The An Lão's subsector headquarters resided within a triangular French fort manned by 100 Regional Forces soldiers. When US military advisor Captain Peter R. Coggins approached the besieged post, VC fire forced his helicopter down. After repairing the damage, he resumed his flight and landed inside the fort. There he found the garrison in a state of panic. He rallied the men and organized a coherent defense before taking off once more under heavy fire to evacuate 11 wounded South Vietnamese soldiers. The garrison continued to fight, repulsing the attackers.

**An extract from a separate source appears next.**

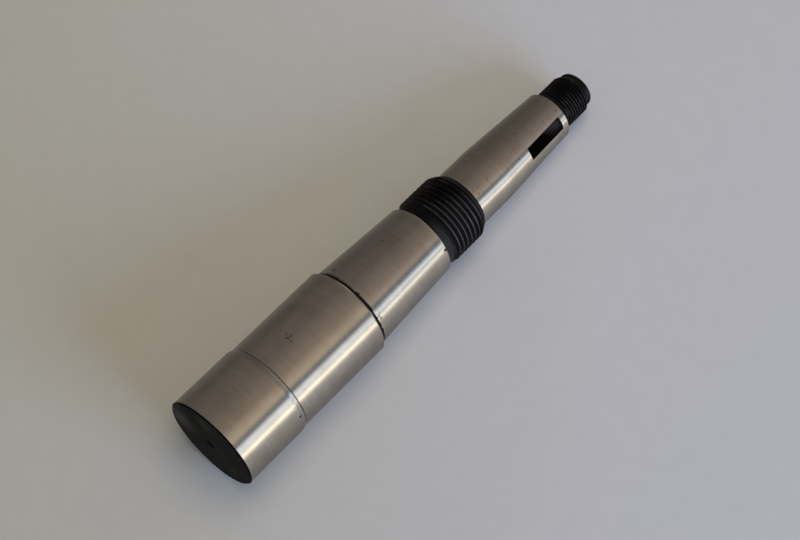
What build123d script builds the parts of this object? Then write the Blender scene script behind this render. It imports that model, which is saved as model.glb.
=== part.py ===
"""Stepped tool spindle, turned from one steel bar and ground between centres.

From the big end to the small end it has a bearing journal, a slightly smaller
seat that stops at an undercut shoulder, a taper, a large screw thread, a plain
neck that runs into a second taper with a half-moon keyseat, a small screw
thread and a plain pilot. Both ends keep the centre holes that it was turned and
ground on.

The spindle stands on its big end. Its axis is +Z, the origin is the centre of
the big end face, and the keyseat opens towards -Y. All sizes are millimetres.
"""

from build123d import *
import math
import os

# ---- bearing journal and seat, at the big end ----------------------------------
journal_diameter = 35.0
journal_length = 25.8         # with its lead-in
journal_lead_drop = 0.45      # how far the lead-in falls below the journal
journal_lead_angle = 15.0
journal_lead_radius = 4.0     # blends the journal into the lead-in
big_end_chamfer = 0.5
step_groove_width = 0.4
step_groove_depth = 0.2       # below the seat
seat_diameter = 33.9
seat_length = 37.6            # from the step's groove to the shoulder
seat_end_chamfer = 0.7

# ---- grinding undercut at the shoulder -----------------------------------------
undercut_width = 0.9
undercut_depth = 0.57         # below the large taper's big end
undercut_root_radius = 0.25

# ---- tapers ---------------------------------------------------------------------
taper_ratio = 9.25            # length in which the diameter falls by one
large_taper_diameter = 31.34  # at its big end
large_taper_length = 35.8
large_taper_edge_radius = 0.5
neck_diameter = 22.6
neck_length = 15.6
small_taper_length = 34.1     # starts at the neck's diameter
small_taper_edge_chamfer = 0.35

# ---- screw threads, drawn at their major diameter; depths are below it ---------
large_thread_diameter = 26.8
large_thread_length = 19.8    # from the taper to the end of the chamfer
large_thread_relief_depth = 0.85
large_thread_relief_width = 3.4
large_thread_end_depth = 1.4
small_thread_diameter = 15.75
small_thread_length = 13.6
small_thread_end_depth = 0.925
thread_start_angle = 45.0     # chamfer beside the relief
thread_end_angle = 30.0       # chamfer where the nut starts
shoulder_corner_radius = 0.4

# ---- pilot, at the small end ----------------------------------------------------
pilot_diameter = 13.7
pilot_length = 2.6
pilot_edge_radius = 1.1

# ---- half-moon keyseat in the small taper --------------------------------------
key_width = 5.0
key_cutter_diameter = 20.0
keyseat_depth = 5.85          # below the taper's surface, at the cutter's centre
keyseat_station = 22.3        # cutter's centre, from the big end of the small taper
keyseat_corner_radius = 0.3

# ---- centre holes, drilled with a 60 degree centre drill ------------------------
centre_mouth_diameter = 3.35
centre_drill_diameter = 1.6
centre_drill_depth = 3.5
centre_angle = 60.0
drill_point_angle = 118.0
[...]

As the battle was unfolding at the district headquarters, PAVN/VC fanned out to overrun most of the valley's hamlets. More than 330 territorial soldiers disappeared with their weapons. On 8 December the PAVN/VC ambushed a relief column as it moved up the narrow, 22km-long valley. Several 57mm recoilless rifles destroyed three M113 armored personnel carriers. When a US Army helicopter arrived to remove the wounded, PAVN/VC gunners hit it eleven times. The aircraft survived, but the fire killed an American aboard an escort helicopter.

==Aftermath==
The final count for the three-day battle was 37 allied dead, 73 wounded, 362 missing, eight crew-served weapons and 424 individual weapons lost, three M113s destroyed and several more damaged. The allies estimated PAVN/VC casualties at 316 dead, with 211 of the casualties attributed to airstrikes.

The South Vietnamese then undertook a month-long operation to reestablish control over the valley using three, and later two, battalions. The effort resulted in another five ARVN dead and 48 wounded. PAVN/VC losses from this effort numbered 40 dead and five captured. For now, the government claimed titular possession of the valley’s 18,000 residents, but below the surface the VC maintained a strong presence.

==Legacy==
Battle of An Lão map appears in Rising Storm 2: Vietnam - a video game released worldwide in 2017 by cooperation of Antimatter Games, Tripwire Interactive and Iceberg Interactive.